If Mrs. Hochschild and Mr. Scovronick write from the viewpoint of educational researchers, Mr. Rochester, a political scientist at the University of Missouri (St. Louis), writes from the viewpoint of the parental activist. Mr. Rochester explains that he began his interest in education by worrying that the local schools in Clayton, Mo., were doing a poor job educating his children. He began to contribute op-eds to the local newspapers, and then expanded on these to provide a critique of the education establishment.

Mr. Rochester’s book is far too autobiographical, and tells his readers more than they want to know about the schools in St. Louis’ better suburbs. He takes this tactic because “the problem of American education is one that at its core differs surprisingly little from one community to the next.” But it’s far from clear that this proposition is true. Parents in Anacostia and Bethesda in the Washington area may both complain about the schools but their complaints are for fundamentally different reasons.

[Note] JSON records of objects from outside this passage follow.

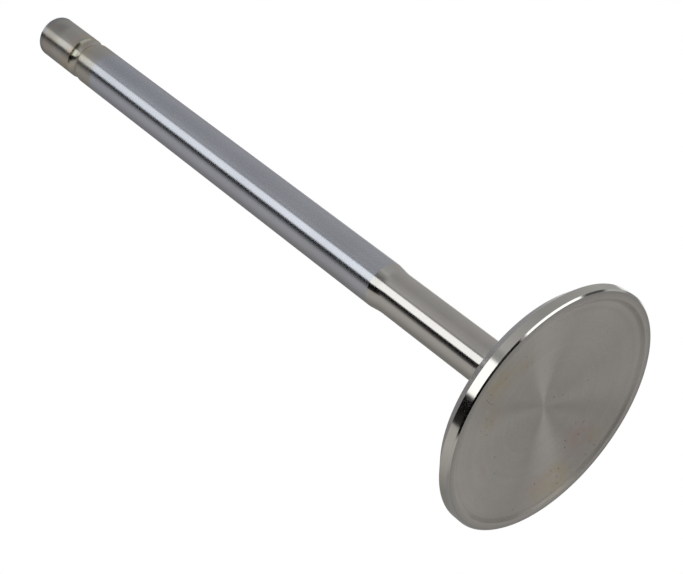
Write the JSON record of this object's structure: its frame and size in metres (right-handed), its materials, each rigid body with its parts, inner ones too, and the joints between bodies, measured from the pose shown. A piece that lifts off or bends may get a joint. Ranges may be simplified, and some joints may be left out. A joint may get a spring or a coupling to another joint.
{
  "type": "engine poppet valve",
  "caption": "Poppet valve of a piston engine: a round head with a conical seat and a shallow dished face, on a long stem with a keeper groove near its tip.",
  "frame": {"origin": "centre of the head's combustion face, in the plane of its flat rim", "axes": "+Z along the stem, from the head to the tip; the valve stands on its head"},
  "size_m": [0.041, 0.041, 0.1334],
  "materials": {
    "steel": "ground and polished steel, stem hard chromed between the undercut and the keeper groove, face turned"
  },
  "bodies": {
    "root": {"valve": "steel"}
  },
  "joints": []
}
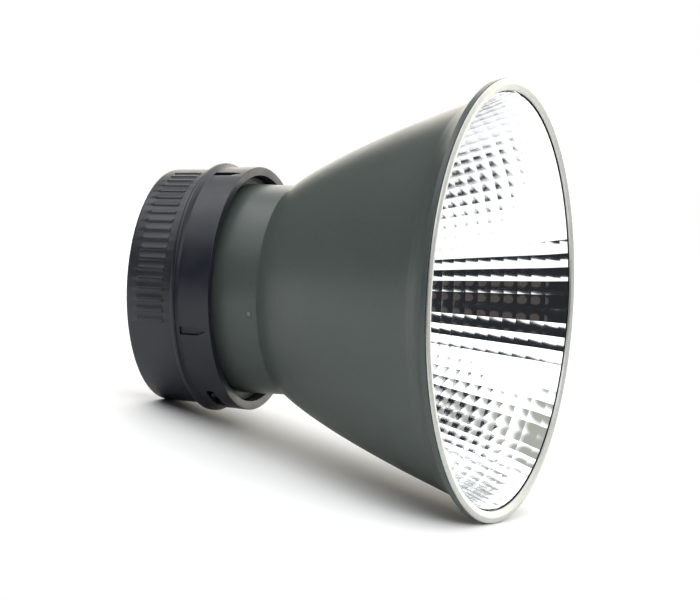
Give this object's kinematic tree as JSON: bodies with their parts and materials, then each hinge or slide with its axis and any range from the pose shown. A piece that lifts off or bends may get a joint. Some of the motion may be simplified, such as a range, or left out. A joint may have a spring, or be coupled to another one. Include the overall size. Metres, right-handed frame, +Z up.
{
  "type": "studio flash reflector",
  "caption": "Round metal studio flash reflector: a flared grey bell with a faceted mirror lining on a black twist-lock collar, lying on its side.",
  "frame": {"origin": "on the floor below the middle of the reflector lying on its side", "axes": "+Z up, optical axis in the XZ plane pointing to +X and tilted up about 16 degrees, +Y across to the far side"},
  "size_m": [0.2088, 0.2096, 0.2014],
  "materials": {
    "shell_paint": "satin dark grey-green paint",
    "bright_mirror": "bright anodised, pillow facets",
    "satin_rim": "pale satin",
    "black_rubber": "matte moulded rubber",
    "ring_plastic": "fine matte moulded plastic",
    "hub_plastic": "matte black glass-filled plastic",
    "plain_steel": "plain zinc-plated steel",
    "dot_white": "pale moulded plug"
  },
  "bodies": {
    "reflector": {"outer_shell": "shell_paint", "mirror_liner": "bright_mirror", "rim_bead": "satin_rim", "mount_hub": "hub_plastic", "clamp_ring": "plain_steel", "flange_screw_1": "plain_steel", "flange_screw_2": "plain_steel", "flange_screw_3": "plain_steel", "flange_screw_4": "plain_steel", "flange_screw_5": "plain_steel", "flange_screw_6": "plain_steel", "rubber_sleeve": "black_rubber", "sleeve_core": "hub_plastic", "sleeve_clip": "plain_steel", "head_gasket": "black_rubber", "stop_screw": "plain_steel", "index_dot": "dot_white", "wave_spring": "plain_steel"},
    "turning_ring": {"lock_ring": "ring_plastic", "bayonet_lug_1": "plain_steel", "bayonet_lug_2": "plain_steel", "bayonet_lug_3": "plain_steel", "bayonet_lug_4": "plain_steel"}
  },
  "joints": [
    {"name": "lock_turn", "type": "hinge", "parent": "reflector", "child": "turning_ring", "pos_m": [-0.05631, 0, 0.06265], "axis": [-0.9593, 0, -0.2824], "range_deg": [-4, 8]}
  ]
}
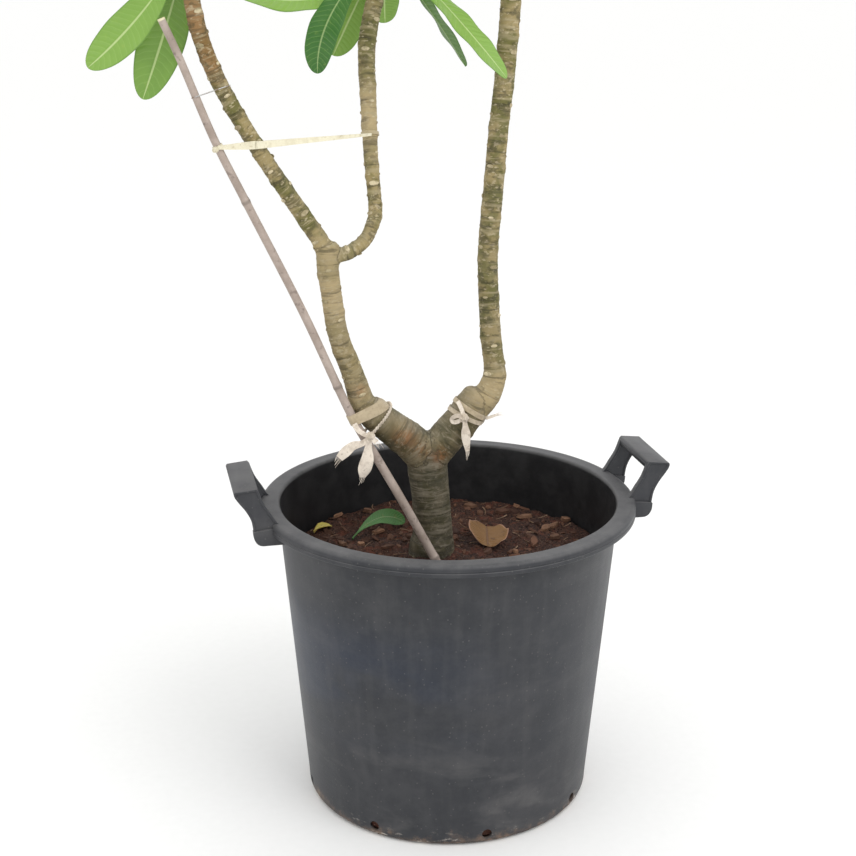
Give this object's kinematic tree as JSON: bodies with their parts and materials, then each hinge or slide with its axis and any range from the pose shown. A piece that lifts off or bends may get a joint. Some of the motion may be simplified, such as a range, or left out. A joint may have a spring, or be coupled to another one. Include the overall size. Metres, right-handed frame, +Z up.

“Class Warfare” is at its best when Mr. Rochester examines the problems of gifted and talented students. It’s clear that schools offering a one-size-fits-all curriculum end up disappointing the best students and the worst ones, and Mr. Rochester offers ample examples to show that most students have little incentive to achieve excellence, and are often punished for being too intelligent. Mr. Rochester is also good at dissecting educational jargon; he has no patience for champions of “progressive” education, and is good at anatomizing the flawed arguments of such activists as Alfie Kohn and Howard Gardner.

But Mr. Rochester is not an original thinker; most of the time, he is a voice in the chorus of conservative complaints about education, and not a soloist. He denounces education research (with some justification), but then offers little more than newspaper op-ed articles to support his claims. “The American Dream and the Public Schools” and “Class Warfare” are both somewhat flawed looks at our public schools. Still, the two books, written from different angles, complement each other. Reading both of them will give you a fuller picture of the strengths and weaknesses of our schools than reading just one will.

• • •

Homeschooling is becoming increasingly popular these days. But most homeschooling books have been written by white people. As Paula Penn-Nabrit shows in Morning by Morning: How We Home-Schooled Our African-American Sons to the Ivy League (Villard, $24.95, 278 pages), homeschooling is a tool that can prove quite useful for African American students.

Mrs. Penn-Nabrit, a management consultant living in Columbus, Ohio, explains that she and her husband decided to homeschool their three sons after they were kicked out of a snooty prep school for complicated financial reasons. Mrs. Penn-Nabrit is a traditionalist with a strong Christian faith, and produced a curriculum that, while somewhat improvised, nonetheless got their children accepted by America’s leading universities.

Several of Mrs. Penn-Nabrit’s ideas are quite innovative. Rather than purchasing an off-the-shelf-curriculum, she went to the local university bookstore and looked at what books freshmen were assigned. She then purchased the same books for her children, and made sure that they mastered them. To teach her sons math and science, Mrs. Penn-Nabrit hired African graduate students. These students were not only good teachers, but also helped show her sons examples of black men striving to be excellent scholars.

Mrs. Penn-Nabrit is a good writer who is candid about the failures and successes of her home school. (Her children were accepted by Ivy League schools, but not all of them were graduated.) Anyone interested in homeschooling will find that “Morning by Morning” is a very informative book.

Martin Morse Wooster is the author of “Angry Classrooms, Vacant Minds.”